An analysis in the British Journal of Psychiatry examined 1,160 Chileans in 2003 and 2011, both before and after the sixth-most-powerful earthquake on record and subsequent tsunami struck their country in 2010. When the first survey was done in 2003, none of the participants admitted to a history of post-traumatic stress disorder (PTSD) or major depressive disorder (MDD). After the 2010 earthquake, 9.1 percent of the survivors were diagnosed with PTSD and 14.4% with MDD.
The authors correlated the risk of developing these disorders with multiple pre-disaster stressors, such as serious illness or injury, death of a loved one, divorce, unemployment or financial struggles, legal troubles or loss of a valuable possession. Basically, almost anything that 99 percent of the world faces. It was if individuals crossed a "severity threshold" of four or more pre-disaster stressors that they seemed to be at increased risk for post-disaster PTSD (relative to those rare people who declared zero stressors) while MDD displayed a slightly different pattern: Even a single stressor increased a person's risk of developing post-disaster MDD, and each additional stressor further increased the risk.

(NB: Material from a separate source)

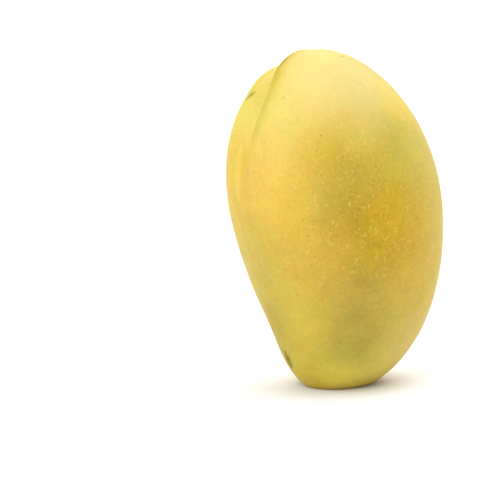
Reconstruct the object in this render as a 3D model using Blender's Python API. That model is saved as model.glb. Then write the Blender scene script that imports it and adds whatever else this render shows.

Image provided by Brown University.
Since we are just coming out of a coronavirus pandemic, and black and latino people in the U.S. have greater co-morbidities that led to higher COVID-19 deaths, those plus the increased job instability that 40,000,000 Americans face due to government lockdowns could mean they are most likely to suffer from serious mental health conditions following the pandemic.